■ MATERIAL FOR THIS EXERCISE
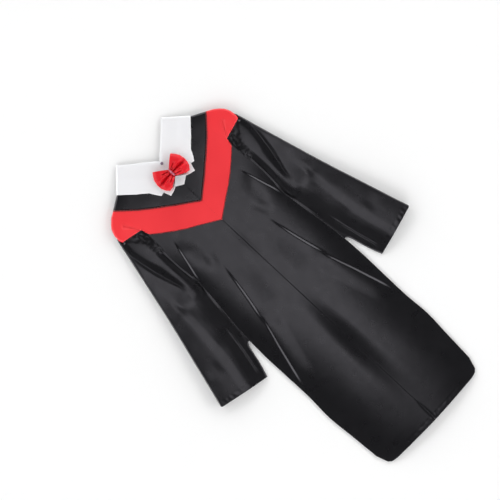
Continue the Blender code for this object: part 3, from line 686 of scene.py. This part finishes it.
def node(tree, kind, links=(), **settings):
    """Adds a shader node, sets its settings or input values, and links its inputs."""
    made = tree.nodes.new(kind)
    for name, value in settings.items():
        if hasattr(made, name):
            setattr(made, name, value)
        else:
            made.inputs[name.replace("_", " ")].default_value = value
    for socket, source in dict(links).items():
        tree.links.new(source, made.inputs[socket])
    return made


def cloth(name, colour, deep, rough, specular, weave, float_length, crumple):
    """Woven cloth. weave is the thread spacing and float_length how long one thread runs, in
    metres; crumple is the depth of its small creases."""
    made = bpy.data.materials.new(name)
    made.use_nodes = True
    tree = made.node_tree
    shader = tree.nodes["Principled BSDF"]
    place = node(tree, "ShaderNodeTexCoord").outputs["Object"]
    threads = node(tree, "ShaderNodeMapping", {"Vector": place},
                   Scale=(1 / weave, 1 / float_length, 1 / weave))
    weft = node(tree, "ShaderNodeTexNoise", {"Vector": threads.outputs["Vector"]},
                Scale=1.0, Detail=1.0, Roughness=0.5)
    creases = node(tree, "ShaderNodeTexNoise", {"Vector": place}, Scale=CRUMPLES_PER_METRE,
                   Detail=1.5, Roughness=0.45)
    shade = node(tree, "ShaderNodeTexNoise", {"Vector": place}, Scale=SHADES_PER_METRE,
                 Detail=2.0, Roughness=0.5)
    ramp = node(tree, "ShaderNodeValToRGB", {"Fac": shade.outputs["Fac"]})
    for stop, position, shown in zip(ramp.color_ramp.elements, (0.32, 0.68), (deep, colour)):
        stop.position = position
        stop.color = linear(shown)
    tree.links.new(ramp.outputs["Color"], shader.inputs["Base Color"])
    rough_range = node(tree, "ShaderNodeMapRange", {"Value": creases.outputs["Fac"]},
                       To_Min=rough - 0.03, To_Max=rough + 0.04)
    tree.links.new(rough_range.outputs["Result"], shader.inputs["Roughness"])
    fine = node(tree, "ShaderNodeBump", {"Height": weft.outputs["Fac"]},
                Strength=0.25, Distance=weave * 0.35)
    soft = node(tree, "ShaderNodeBump", {"Height": creases.outputs["Fac"],
                                         "Normal": fine.outputs["Normal"]},
                Strength=1.0, Distance=crumple)
    tree.links.new(soft.outputs["Normal"], shader.inputs["Normal"])
    shader.inputs["Specular IOR Level"].default_value = specular
    return made


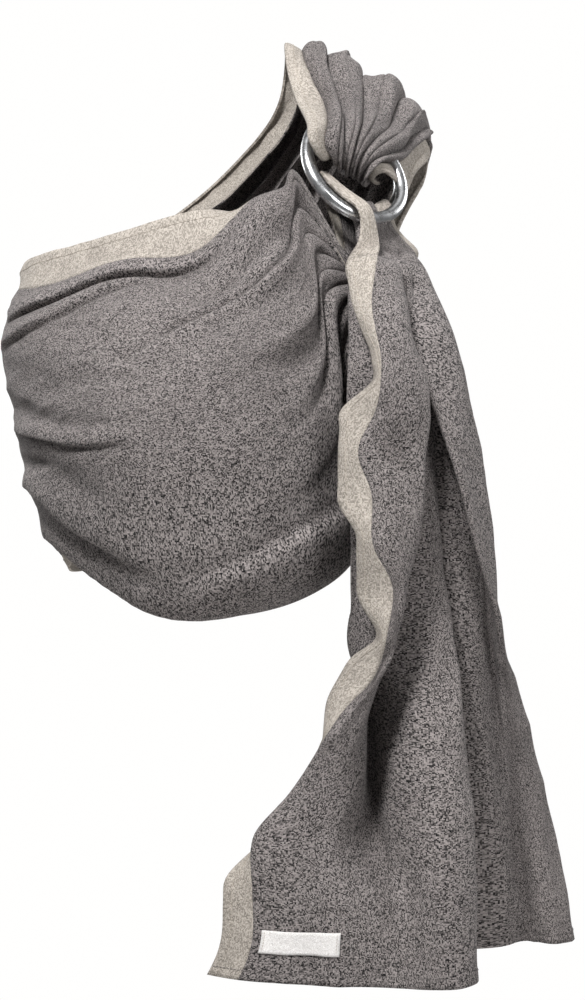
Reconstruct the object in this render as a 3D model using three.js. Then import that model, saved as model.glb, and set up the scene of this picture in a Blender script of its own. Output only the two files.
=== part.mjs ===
// Ring sling baby carrier, worn: one long woven cloth with a border down each side, pleated over
// the wearer's left shoulder and sewn round two plain metal rings, then carried down across the
// back, round the opposite hip and up over the front as a pouch. The free end goes up through both
// rings, over the upper one and down behind the lower one, and hangs as the tail.
//
// Millimetres. +X is the wearer's left, +Y behind the wearer, +Z up. The origin is the crest of
// the wearer's shoulder, under the middle of the pleats.
import * as THREE from "three";

// ---- Driving dimensions ----------------------------------------------------------------------
const CLOTH_WIDTH = 480; // woven width, edge to edge
const CLOTH_THICKNESS = 3; // a soft folded layer, not one bare ply
const BORDER_WIDTH = 30; // pale woven band along each long edge
const HEM_DEPTH = 14; // turned hem across the free end
const SEAM_GAP = 1; // clear space between neighbouring solids
const RING_BORE = 76.2;
const RING_WIRE = 9.6;
const RING_RADIUS = (RING_BORE + RING_WIRE) / 2; // to the middle of the wire
const WIRE_RADIUS = RING_WIRE / 2;
const BUNDLE_WIDTH = 54; // all of the cloth gathered into the ring pocket
const TURN_WIDTH = 48; // all of it drawn together where it passes through the rings
const BUNDLE_THICKNESS = 5.2;
const POCKET_THICKNESS = 7;
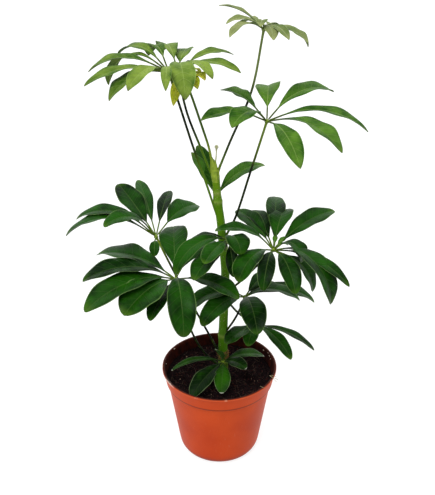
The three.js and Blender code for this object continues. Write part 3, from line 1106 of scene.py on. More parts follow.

■ WHAT YOU SHOULD DO
Repeat each record exactly. Omit nothing.

■ SOLUTION TO THE EXERCISE
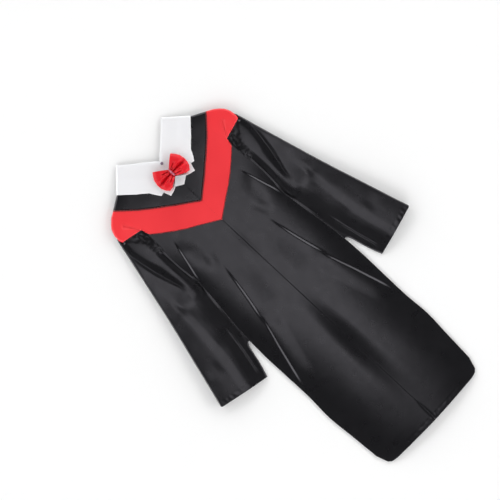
Continue the Blender code for this object: part 3, from line 686 of scene.py. This part finishes it.
def node(tree, kind, links=(), **settings):
    """Adds a shader node, sets its settings or input values, and links its inputs."""
    made = tree.nodes.new(kind)
    for name, value in settings.items():
        if hasattr(made, name):
            setattr(made, name, value)
        else:
            made.inputs[name.replace("_", " ")].default_value = value
    for socket, source in dict(links).items():
        tree.links.new(source, made.inputs[socket])
    return made


def cloth(name, colour, deep, rough, specular, weave, float_length, crumple):
    """Woven cloth. weave is the thread spacing and float_length how long one thread runs, in
    metres; crumple is the depth of its small creases."""
    made = bpy.data.materials.new(name)
    made.use_nodes = True
    tree = made.node_tree
    shader = tree.nodes["Principled BSDF"]
    place = node(tree, "ShaderNodeTexCoord").outputs["Object"]
    threads = node(tree, "ShaderNodeMapping", {"Vector": place},
                   Scale=(1 / weave, 1 / float_length, 1 / weave))
    weft = node(tree, "ShaderNodeTexNoise", {"Vector": threads.outputs["Vector"]},
                Scale=1.0, Detail=1.0, Roughness=0.5)
    creases = node(tree, "ShaderNodeTexNoise", {"Vector": place}, Scale=CRUMPLES_PER_METRE,
                   Detail=1.5, Roughness=0.45)
    shade = node(tree, "ShaderNodeTexNoise", {"Vector": place}, Scale=SHADES_PER_METRE,
                 Detail=2.0, Roughness=0.5)
    ramp = node(tree, "ShaderNodeValToRGB", {"Fac": shade.outputs["Fac"]})
    for stop, position, shown in zip(ramp.color_ramp.elements, (0.32, 0.68), (deep, colour)):
        stop.position = position
        stop.color = linear(shown)
    tree.links.new(ramp.outputs["Color"], shader.inputs["Base Color"])
    rough_range = node(tree, "ShaderNodeMapRange", {"Value": creases.outputs["Fac"]},
                       To_Min=rough - 0.03, To_Max=rough + 0.04)
    tree.links.new(rough_range.outputs["Result"], shader.inputs["Roughness"])
    fine = node(tree, "ShaderNodeBump", {"Height": weft.outputs["Fac"]},
                Strength=0.25, Distance=weave * 0.35)
    soft = node(tree, "ShaderNodeBump", {"Height": creases.outputs["Fac"],
                                         "Normal": fine.outputs["Normal"]},
                Strength=1.0, Distance=crumple)
    tree.links.new(soft.outputs["Normal"], shader.inputs["Normal"])
    shader.inputs["Specular IOR Level"].default_value = specular
    return made


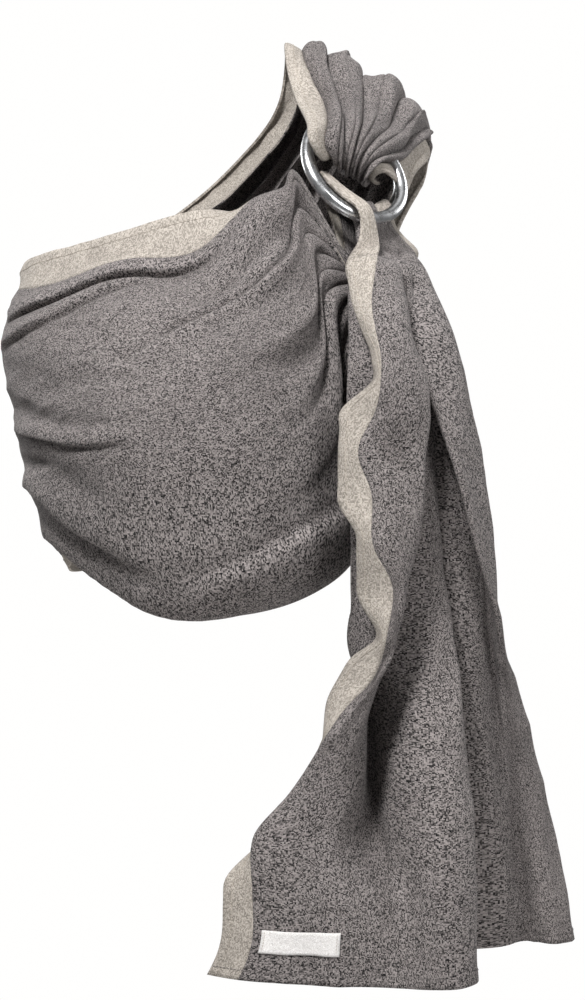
Reconstruct the object in this render as a 3D model using three.js. Then import that model, saved as model.glb, and set up the scene of this picture in a Blender script of its own. Output only the two files.
=== part.mjs ===
// Ring sling baby carrier, worn: one long woven cloth with a border down each side, pleated over
// the wearer's left shoulder and sewn round two plain metal rings, then carried down across the
// back, round the opposite hip and up over the front as a pouch. The free end goes up through both
// rings, over the upper one and down behind the lower one, and hangs as the tail.
//
// Millimetres. +X is the wearer's left, +Y behind the wearer, +Z up. The origin is the crest of
// the wearer's shoulder, under the middle of the pleats.
import * as THREE from "three";

// ---- Driving dimensions ----------------------------------------------------------------------
const CLOTH_WIDTH = 480; // woven width, edge to edge
const CLOTH_THICKNESS = 3; // a soft folded layer, not one bare ply
const BORDER_WIDTH = 30; // pale woven band along each long edge
const HEM_DEPTH = 14; // turned hem across the free end
const SEAM_GAP = 1; // clear space between neighbouring solids
const RING_BORE = 76.2;
const RING_WIRE = 9.6;
const RING_RADIUS = (RING_BORE + RING_WIRE) / 2; // to the middle of the wire
const WIRE_RADIUS = RING_WIRE / 2;
const BUNDLE_WIDTH = 54; // all of the cloth gathered into the ring pocket
const TURN_WIDTH = 48; // all of it drawn together where it passes through the rings
const BUNDLE_THICKNESS = 5.2;
const POCKET_THICKNESS = 7;
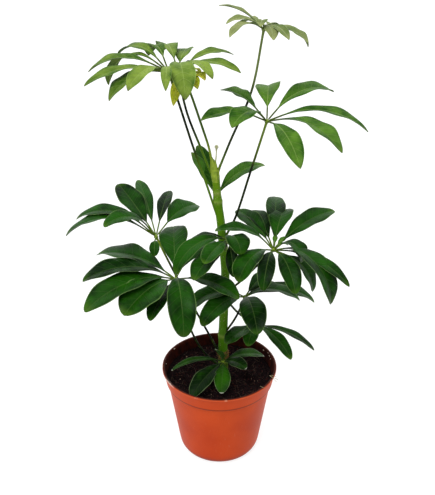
The three.js and Blender code for this object continues. Write part 3, from line 1106 of scene.py on. More parts follow.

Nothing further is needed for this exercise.